Nothing but the lines from the line that contains "right_stud();" through the line that contains "low, high = Vector((1e9,)" should appear in the output, each reproduced exactly.
*** Data extract
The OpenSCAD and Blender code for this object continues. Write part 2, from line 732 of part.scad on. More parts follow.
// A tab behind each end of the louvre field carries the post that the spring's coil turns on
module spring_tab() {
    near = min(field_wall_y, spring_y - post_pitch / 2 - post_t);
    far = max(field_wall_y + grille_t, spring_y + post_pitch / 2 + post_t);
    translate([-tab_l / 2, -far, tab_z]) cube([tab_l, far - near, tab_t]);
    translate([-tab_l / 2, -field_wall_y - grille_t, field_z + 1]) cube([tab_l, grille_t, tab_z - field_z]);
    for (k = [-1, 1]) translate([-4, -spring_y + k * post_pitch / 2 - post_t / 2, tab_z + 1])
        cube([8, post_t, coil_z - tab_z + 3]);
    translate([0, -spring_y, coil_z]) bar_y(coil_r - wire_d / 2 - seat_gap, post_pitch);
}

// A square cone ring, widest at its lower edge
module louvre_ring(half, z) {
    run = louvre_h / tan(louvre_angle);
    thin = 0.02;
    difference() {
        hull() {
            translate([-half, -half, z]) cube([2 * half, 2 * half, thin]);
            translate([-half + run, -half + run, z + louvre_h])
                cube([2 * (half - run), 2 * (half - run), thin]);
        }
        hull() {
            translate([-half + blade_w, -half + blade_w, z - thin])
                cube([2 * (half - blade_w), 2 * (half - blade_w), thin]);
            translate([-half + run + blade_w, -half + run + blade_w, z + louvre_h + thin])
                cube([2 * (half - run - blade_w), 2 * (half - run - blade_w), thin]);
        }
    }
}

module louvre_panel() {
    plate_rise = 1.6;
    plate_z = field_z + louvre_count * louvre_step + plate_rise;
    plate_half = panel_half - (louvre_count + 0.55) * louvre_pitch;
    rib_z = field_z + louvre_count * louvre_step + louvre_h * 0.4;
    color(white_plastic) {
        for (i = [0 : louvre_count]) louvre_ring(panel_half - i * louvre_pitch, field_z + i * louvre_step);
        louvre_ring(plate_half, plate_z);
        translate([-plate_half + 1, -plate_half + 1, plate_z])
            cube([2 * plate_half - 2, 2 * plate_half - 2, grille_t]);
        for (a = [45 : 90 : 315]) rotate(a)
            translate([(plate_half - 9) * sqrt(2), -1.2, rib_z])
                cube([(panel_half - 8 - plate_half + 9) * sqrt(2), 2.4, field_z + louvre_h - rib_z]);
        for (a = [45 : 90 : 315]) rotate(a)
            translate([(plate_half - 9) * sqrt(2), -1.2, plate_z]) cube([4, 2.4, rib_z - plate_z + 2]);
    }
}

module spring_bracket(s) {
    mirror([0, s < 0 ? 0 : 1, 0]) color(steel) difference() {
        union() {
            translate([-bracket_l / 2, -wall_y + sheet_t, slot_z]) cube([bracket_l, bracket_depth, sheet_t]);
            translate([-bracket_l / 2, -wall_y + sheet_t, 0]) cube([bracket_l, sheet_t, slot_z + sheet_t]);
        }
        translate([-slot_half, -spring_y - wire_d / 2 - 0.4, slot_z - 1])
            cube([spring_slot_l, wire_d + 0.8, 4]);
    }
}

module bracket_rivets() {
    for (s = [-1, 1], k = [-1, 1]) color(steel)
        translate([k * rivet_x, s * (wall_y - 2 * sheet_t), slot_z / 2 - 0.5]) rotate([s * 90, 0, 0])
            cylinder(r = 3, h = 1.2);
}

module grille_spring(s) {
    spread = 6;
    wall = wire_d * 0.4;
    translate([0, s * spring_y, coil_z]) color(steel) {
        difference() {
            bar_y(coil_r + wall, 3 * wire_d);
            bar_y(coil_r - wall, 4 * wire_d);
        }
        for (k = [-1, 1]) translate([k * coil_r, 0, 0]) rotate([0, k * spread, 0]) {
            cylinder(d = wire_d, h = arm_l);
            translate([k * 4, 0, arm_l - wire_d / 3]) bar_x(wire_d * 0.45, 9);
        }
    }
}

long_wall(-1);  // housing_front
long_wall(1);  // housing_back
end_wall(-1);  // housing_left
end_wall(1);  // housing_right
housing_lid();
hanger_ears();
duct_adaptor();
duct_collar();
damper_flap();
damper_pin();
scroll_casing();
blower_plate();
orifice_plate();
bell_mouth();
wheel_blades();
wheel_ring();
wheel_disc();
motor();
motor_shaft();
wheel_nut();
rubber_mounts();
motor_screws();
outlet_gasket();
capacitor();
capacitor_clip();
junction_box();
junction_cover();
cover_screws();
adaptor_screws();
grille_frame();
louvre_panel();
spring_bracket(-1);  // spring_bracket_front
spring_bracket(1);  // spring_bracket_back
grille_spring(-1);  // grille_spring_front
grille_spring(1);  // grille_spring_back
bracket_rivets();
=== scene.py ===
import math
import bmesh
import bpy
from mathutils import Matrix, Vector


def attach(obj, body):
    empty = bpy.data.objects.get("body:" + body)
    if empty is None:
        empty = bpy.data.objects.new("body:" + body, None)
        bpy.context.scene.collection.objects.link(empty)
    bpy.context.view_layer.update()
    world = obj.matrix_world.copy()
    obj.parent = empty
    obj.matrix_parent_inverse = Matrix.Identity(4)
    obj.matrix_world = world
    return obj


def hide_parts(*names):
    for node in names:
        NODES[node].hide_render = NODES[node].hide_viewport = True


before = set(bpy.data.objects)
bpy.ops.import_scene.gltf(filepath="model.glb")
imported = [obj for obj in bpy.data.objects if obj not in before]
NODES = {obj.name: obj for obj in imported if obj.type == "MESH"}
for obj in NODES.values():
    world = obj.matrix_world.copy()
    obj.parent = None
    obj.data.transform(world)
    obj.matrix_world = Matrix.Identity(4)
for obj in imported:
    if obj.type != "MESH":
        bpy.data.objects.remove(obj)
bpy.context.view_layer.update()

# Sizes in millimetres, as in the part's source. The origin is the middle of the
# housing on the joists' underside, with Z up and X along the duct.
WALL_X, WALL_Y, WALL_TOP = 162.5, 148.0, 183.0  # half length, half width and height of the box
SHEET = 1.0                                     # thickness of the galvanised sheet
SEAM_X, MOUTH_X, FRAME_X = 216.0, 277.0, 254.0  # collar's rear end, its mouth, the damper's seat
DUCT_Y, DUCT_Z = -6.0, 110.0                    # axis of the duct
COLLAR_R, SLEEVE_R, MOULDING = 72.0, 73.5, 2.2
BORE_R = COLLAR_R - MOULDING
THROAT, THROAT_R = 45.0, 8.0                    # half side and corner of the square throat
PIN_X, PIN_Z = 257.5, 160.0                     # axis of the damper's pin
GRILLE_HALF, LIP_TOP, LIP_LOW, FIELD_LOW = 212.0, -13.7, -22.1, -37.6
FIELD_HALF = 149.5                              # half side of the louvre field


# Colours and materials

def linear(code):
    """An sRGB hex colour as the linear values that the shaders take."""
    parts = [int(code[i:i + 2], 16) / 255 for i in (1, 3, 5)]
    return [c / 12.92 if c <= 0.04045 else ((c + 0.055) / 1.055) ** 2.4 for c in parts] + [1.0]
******
*** Data extract
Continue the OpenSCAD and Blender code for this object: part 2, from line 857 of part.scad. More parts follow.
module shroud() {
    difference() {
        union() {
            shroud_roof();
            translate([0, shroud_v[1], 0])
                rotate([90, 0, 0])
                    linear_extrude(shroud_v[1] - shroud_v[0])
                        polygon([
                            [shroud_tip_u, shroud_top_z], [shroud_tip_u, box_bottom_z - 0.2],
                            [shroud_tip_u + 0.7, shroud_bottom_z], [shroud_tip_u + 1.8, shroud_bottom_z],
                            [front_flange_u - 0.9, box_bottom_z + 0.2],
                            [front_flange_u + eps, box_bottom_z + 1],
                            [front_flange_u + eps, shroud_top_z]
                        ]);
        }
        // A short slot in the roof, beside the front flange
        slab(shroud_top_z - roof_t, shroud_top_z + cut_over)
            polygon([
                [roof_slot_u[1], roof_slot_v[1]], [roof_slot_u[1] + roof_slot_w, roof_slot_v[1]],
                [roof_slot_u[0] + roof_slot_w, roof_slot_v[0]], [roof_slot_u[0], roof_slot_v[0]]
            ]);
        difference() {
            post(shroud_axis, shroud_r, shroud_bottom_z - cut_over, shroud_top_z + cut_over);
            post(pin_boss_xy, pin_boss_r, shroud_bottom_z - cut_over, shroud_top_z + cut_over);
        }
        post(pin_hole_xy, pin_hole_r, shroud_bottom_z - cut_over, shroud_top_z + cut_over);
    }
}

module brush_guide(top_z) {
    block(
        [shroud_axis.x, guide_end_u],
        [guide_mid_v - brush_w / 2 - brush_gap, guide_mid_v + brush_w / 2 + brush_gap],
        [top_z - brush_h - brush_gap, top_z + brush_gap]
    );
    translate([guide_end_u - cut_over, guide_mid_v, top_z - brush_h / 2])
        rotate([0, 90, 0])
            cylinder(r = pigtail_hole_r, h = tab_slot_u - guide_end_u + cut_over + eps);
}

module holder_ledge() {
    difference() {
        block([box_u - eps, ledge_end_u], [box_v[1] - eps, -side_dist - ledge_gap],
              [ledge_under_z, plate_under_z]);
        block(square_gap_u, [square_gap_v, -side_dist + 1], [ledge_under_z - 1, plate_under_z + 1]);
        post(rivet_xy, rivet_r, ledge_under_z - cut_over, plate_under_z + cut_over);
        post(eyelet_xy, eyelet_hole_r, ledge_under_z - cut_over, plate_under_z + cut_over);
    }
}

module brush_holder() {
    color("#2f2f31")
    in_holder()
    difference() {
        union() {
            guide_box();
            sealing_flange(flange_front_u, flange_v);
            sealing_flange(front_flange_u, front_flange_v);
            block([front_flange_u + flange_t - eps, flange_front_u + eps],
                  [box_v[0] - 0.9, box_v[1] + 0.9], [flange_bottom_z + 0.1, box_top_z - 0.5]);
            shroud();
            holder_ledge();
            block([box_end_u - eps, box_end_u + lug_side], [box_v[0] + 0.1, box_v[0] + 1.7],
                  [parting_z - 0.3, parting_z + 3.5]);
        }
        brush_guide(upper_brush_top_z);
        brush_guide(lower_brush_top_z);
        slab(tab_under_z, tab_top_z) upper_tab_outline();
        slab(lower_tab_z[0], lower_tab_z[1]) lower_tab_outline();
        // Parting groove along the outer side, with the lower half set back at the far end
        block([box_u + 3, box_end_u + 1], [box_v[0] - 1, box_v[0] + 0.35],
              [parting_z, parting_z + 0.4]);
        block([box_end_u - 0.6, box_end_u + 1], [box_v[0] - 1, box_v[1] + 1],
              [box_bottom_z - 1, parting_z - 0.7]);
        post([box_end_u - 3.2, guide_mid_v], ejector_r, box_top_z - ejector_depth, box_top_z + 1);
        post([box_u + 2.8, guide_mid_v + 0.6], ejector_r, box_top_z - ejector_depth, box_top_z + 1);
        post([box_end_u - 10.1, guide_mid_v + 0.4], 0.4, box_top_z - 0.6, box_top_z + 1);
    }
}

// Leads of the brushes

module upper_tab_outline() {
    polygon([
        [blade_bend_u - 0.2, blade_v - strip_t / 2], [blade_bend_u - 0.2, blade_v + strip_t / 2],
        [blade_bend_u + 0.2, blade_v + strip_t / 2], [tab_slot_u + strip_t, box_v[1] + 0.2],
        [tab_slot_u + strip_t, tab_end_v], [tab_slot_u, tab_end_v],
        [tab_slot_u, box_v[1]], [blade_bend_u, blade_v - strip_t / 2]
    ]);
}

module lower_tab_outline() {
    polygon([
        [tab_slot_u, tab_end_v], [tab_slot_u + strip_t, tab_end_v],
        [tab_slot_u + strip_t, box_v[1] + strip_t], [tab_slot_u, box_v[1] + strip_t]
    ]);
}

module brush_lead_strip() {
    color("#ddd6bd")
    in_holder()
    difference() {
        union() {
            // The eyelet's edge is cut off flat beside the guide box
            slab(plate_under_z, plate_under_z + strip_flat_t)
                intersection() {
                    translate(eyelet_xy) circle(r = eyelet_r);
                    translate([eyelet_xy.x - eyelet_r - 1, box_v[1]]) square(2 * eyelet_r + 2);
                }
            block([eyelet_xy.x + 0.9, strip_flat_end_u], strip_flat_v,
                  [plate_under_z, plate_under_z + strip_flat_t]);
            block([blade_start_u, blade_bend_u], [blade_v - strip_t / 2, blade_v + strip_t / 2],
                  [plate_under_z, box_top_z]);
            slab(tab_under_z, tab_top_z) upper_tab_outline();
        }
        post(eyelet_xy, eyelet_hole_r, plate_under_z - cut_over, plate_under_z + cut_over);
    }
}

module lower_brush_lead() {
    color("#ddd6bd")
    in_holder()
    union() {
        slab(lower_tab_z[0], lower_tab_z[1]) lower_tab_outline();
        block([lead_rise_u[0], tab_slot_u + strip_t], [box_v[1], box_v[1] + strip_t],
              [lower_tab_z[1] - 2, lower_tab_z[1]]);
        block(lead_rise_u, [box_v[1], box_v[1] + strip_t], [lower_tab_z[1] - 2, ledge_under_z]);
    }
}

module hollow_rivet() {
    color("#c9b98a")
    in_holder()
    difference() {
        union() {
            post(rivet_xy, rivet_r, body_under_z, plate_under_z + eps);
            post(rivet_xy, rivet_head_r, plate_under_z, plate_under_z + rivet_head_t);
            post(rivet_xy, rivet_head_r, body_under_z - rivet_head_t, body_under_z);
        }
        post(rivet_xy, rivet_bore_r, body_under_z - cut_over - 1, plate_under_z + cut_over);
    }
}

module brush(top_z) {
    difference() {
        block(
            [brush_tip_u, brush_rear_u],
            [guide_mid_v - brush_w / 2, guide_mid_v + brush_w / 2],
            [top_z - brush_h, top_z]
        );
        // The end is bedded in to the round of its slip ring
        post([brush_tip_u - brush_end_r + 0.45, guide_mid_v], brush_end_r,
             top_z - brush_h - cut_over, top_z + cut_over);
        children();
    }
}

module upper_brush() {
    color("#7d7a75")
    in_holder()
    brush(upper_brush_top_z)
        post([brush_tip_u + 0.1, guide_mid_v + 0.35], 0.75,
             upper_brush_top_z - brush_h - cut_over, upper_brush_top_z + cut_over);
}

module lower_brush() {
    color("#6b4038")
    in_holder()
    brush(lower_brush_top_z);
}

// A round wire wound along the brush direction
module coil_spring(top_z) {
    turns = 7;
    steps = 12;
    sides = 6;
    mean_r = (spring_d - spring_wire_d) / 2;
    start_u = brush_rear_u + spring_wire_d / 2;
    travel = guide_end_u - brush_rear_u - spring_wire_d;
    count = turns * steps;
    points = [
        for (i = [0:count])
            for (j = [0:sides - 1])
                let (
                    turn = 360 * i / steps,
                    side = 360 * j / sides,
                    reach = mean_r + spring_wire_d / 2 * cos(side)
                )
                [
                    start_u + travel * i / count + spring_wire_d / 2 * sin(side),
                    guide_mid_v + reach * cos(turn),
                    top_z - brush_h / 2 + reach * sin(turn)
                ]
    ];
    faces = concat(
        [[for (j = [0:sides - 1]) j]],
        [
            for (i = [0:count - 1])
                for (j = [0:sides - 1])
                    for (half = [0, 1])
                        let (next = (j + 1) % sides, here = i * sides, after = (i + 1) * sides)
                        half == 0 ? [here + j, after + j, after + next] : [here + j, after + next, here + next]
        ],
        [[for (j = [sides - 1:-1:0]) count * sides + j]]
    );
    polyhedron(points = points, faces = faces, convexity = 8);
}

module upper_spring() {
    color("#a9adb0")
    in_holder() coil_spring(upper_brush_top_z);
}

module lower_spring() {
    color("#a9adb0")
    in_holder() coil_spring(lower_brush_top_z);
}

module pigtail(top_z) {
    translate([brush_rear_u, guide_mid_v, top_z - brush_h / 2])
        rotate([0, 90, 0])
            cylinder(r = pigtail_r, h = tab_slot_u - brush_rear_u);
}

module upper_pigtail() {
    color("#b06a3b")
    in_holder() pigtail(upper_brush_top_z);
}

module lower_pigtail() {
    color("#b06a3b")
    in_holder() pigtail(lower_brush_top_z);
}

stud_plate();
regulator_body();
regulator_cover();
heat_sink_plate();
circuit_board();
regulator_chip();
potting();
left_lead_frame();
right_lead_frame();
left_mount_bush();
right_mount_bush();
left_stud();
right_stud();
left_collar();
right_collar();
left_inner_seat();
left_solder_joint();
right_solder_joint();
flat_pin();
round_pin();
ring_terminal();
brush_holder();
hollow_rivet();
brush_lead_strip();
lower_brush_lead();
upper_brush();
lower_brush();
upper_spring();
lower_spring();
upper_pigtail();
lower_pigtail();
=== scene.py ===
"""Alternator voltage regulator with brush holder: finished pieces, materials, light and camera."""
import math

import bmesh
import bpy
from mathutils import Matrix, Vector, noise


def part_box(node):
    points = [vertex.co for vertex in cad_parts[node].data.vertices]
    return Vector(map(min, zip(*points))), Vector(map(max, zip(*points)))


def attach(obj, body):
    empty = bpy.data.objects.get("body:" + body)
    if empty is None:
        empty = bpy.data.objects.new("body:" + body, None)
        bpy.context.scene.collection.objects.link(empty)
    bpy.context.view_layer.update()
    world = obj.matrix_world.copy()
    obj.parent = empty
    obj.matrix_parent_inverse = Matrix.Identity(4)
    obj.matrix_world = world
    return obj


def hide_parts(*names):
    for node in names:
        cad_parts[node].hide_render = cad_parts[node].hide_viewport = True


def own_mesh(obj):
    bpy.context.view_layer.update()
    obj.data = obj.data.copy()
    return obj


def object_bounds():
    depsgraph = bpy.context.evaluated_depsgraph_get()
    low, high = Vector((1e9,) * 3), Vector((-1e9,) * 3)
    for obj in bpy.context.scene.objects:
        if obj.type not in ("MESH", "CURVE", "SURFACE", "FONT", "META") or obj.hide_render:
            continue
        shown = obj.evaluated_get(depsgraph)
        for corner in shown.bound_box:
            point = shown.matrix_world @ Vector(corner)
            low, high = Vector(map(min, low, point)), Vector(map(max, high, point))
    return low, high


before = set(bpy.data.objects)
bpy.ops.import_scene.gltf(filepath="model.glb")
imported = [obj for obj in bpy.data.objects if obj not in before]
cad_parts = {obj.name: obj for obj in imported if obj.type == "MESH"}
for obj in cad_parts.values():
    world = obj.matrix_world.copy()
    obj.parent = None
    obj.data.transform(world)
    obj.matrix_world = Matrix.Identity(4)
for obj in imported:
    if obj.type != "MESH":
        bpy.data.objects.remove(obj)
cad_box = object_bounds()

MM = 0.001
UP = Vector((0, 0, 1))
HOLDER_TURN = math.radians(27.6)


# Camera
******
*** Data extract
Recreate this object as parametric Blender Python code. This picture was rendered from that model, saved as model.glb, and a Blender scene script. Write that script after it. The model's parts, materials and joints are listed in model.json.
******
## [Result]
right_stud();
left_collar();
right_collar();
left_inner_seat();
left_solder_joint();
right_solder_joint();
flat_pin();
round_pin();
ring_terminal();
brush_holder();
hollow_rivet();
brush_lead_strip();
lower_brush_lead();
upper_brush();
lower_brush();
upper_spring();
lower_spring();
upper_pigtail();
lower_pigtail();
=== scene.py ===
"""Alternator voltage regulator with brush holder: finished pieces, materials, light and camera."""
import math

import bmesh
import bpy
from mathutils import Matrix, Vector, noise


def part_box(node):
    points = [vertex.co for vertex in cad_parts[node].data.vertices]
    return Vector(map(min, zip(*points))), Vector(map(max, zip(*points)))


def attach(obj, body):
    empty = bpy.data.objects.get("body:" + body)
    if empty is None:
        empty = bpy.data.objects.new("body:" + body, None)
        bpy.context.scene.collection.objects.link(empty)
    bpy.context.view_layer.update()
    world = obj.matrix_world.copy()
    obj.parent = empty
    obj.matrix_parent_inverse = Matrix.Identity(4)
    obj.matrix_world = world
    return obj


def hide_parts(*names):
    for node in names:
        cad_parts[node].hide_render = cad_parts[node].hide_viewport = True


def own_mesh(obj):
    bpy.context.view_layer.update()
    obj.data = obj.data.copy()
    return obj


def object_bounds():
    depsgraph = bpy.context.evaluated_depsgraph_get()
    low, high = Vector((1e9,) * 3), Vector((-1e9,) * 3)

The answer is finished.